The records that follow must be repeated verbatim, every one of them.

* RECORDS PROVIDED:
* START *

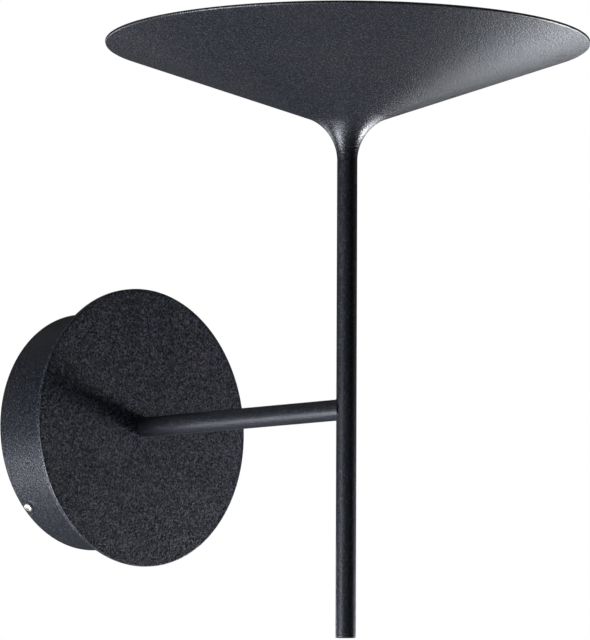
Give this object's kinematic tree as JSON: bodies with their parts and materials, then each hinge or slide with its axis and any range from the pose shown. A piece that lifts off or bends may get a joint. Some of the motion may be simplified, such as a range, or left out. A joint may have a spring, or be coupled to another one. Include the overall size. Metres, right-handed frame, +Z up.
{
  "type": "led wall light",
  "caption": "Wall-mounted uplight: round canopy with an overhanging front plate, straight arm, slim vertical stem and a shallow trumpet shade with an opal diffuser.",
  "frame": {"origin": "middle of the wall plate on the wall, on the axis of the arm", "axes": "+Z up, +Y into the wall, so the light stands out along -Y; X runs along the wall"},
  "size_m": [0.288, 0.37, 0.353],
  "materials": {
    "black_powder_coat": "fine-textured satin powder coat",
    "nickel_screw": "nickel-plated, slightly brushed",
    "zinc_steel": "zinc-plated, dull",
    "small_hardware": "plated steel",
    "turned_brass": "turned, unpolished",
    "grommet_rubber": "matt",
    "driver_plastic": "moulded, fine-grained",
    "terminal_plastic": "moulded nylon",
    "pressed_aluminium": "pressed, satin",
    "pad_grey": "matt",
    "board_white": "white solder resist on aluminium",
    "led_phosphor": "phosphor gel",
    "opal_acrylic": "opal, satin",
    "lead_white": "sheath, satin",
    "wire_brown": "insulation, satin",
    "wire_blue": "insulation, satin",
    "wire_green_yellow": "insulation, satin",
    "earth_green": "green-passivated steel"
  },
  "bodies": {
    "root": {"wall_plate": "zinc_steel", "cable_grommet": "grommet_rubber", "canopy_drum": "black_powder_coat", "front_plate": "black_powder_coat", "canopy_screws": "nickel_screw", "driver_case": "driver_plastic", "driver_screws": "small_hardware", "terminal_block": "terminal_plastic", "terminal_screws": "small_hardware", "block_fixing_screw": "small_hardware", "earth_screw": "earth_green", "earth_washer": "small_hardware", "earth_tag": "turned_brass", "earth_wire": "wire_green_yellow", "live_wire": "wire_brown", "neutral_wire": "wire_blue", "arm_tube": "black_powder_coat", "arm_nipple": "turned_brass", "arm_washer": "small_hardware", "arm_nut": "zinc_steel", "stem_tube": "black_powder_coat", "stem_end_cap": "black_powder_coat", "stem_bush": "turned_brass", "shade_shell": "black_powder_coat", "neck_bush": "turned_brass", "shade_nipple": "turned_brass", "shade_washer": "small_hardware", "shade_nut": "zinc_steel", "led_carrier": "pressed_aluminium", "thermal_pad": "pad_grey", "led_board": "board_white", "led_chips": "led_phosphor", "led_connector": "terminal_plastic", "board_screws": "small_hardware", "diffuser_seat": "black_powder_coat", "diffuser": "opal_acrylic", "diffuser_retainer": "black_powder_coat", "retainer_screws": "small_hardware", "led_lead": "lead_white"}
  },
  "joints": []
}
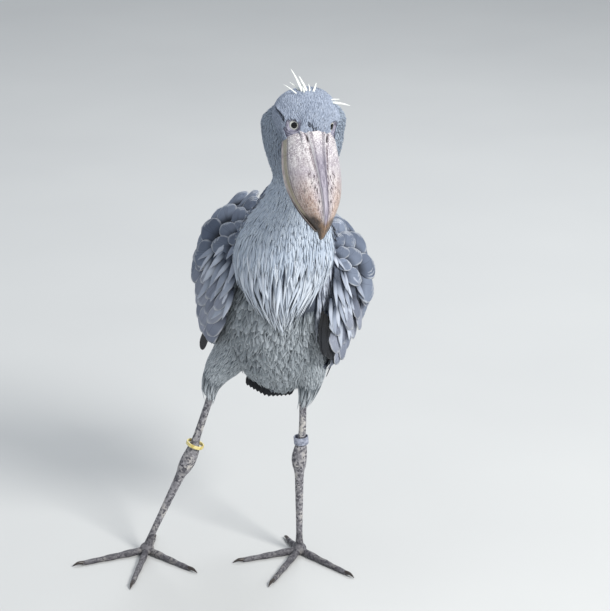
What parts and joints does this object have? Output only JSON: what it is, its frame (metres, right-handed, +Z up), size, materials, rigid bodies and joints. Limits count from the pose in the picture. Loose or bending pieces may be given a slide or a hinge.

* END *

* WRITTEN RESPONSE:
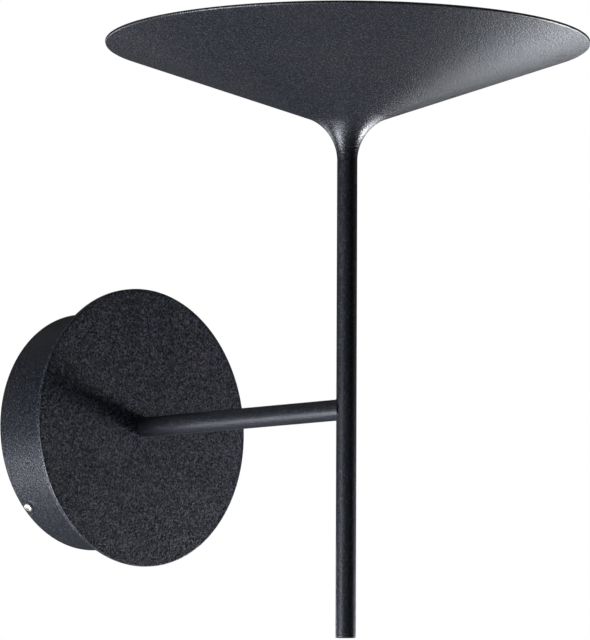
Give this object's kinematic tree as JSON: bodies with their parts and materials, then each hinge or slide with its axis and any range from the pose shown. A piece that lifts off or bends may get a joint. Some of the motion may be simplified, such as a range, or left out. A joint may have a spring, or be coupled to another one. Include the overall size. Metres, right-handed frame, +Z up.
{
  "type": "led wall light",
  "caption": "Wall-mounted uplight: round canopy with an overhanging front plate, straight arm, slim vertical stem and a shallow trumpet shade with an opal diffuser.",
  "frame": {"origin": "middle of the wall plate on the wall, on the axis of the arm", "axes": "+Z up, +Y into the wall, so the light stands out along -Y; X runs along the wall"},
  "size_m": [0.288, 0.37, 0.353],
  "materials": {
    "black_powder_coat": "fine-textured satin powder coat",
    "nickel_screw": "nickel-plated, slightly brushed",
    "zinc_steel": "zinc-plated, dull",
    "small_hardware": "plated steel",
    "turned_brass": "turned, unpolished",
    "grommet_rubber": "matt",
    "driver_plastic": "moulded, fine-grained",
    "terminal_plastic": "moulded nylon",
    "pressed_aluminium": "pressed, satin",
    "pad_grey": "matt",
    "board_white": "white solder resist on aluminium",
    "led_phosphor": "phosphor gel",
    "opal_acrylic": "opal, satin",
    "lead_white": "sheath, satin",
    "wire_brown": "insulation, satin",
    "wire_blue": "insulation, satin",
    "wire_green_yellow": "insulation, satin",
    "earth_green": "green-passivated steel"
  },
  "bodies": {
    "root": {"wall_plate": "zinc_steel", "cable_grommet": "grommet_rubber", "canopy_drum": "black_powder_coat", "front_plate": "black_powder_coat", "canopy_screws": "nickel_screw", "driver_case": "driver_plastic", "driver_screws": "small_hardware", "terminal_block": "terminal_plastic", "terminal_screws": "small_hardware", "block_fixing_screw": "small_hardware", "earth_screw": "earth_green", "earth_washer": "small_hardware", "earth_tag": "turned_brass", "earth_wire": "wire_green_yellow", "live_wire": "wire_brown", "neutral_wire": "wire_blue", "arm_tube": "black_powder_coat", "arm_nipple": "turned_brass", "arm_washer": "small_hardware", "arm_nut": "zinc_steel", "stem_tube": "black_powder_coat", "stem_end_cap": "black_powder_coat", "stem_bush": "turned_brass", "shade_shell": "black_powder_coat", "neck_bush": "turned_brass", "shade_nipple": "turned_brass", "shade_washer": "small_hardware", "shade_nut": "zinc_steel", "led_carrier": "pressed_aluminium", "thermal_pad": "pad_grey", "led_board": "board_white", "led_chips": "led_phosphor", "led_connector": "terminal_plastic", "board_screws": "small_hardware", "diffuser_seat": "black_powder_coat", "diffuser": "opal_acrylic", "diffuser_retainer": "black_powder_coat", "retainer_screws": "small_hardware", "led_lead": "lead_white"}
  },
  "joints": []
}
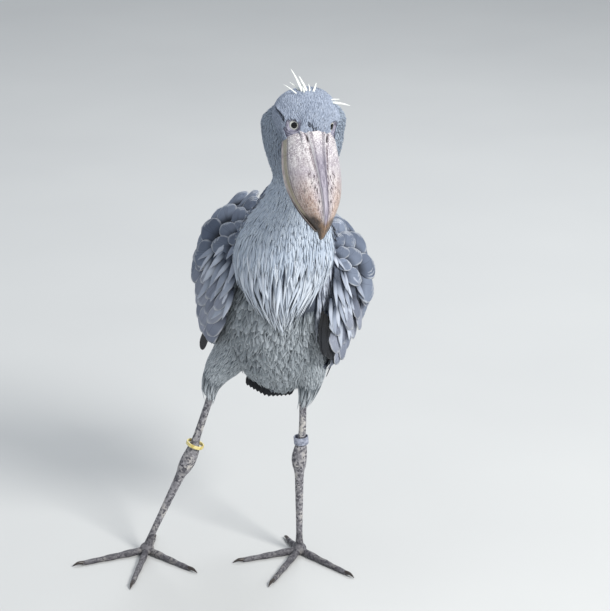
What parts and joints does this object have? Output only JSON: what it is, its frame (metres, right-handed, +Z up), size, materials, rigid bodies and joints. Limits count from the pose in the picture. Loose or bending pieces may be given a slide or a hinge.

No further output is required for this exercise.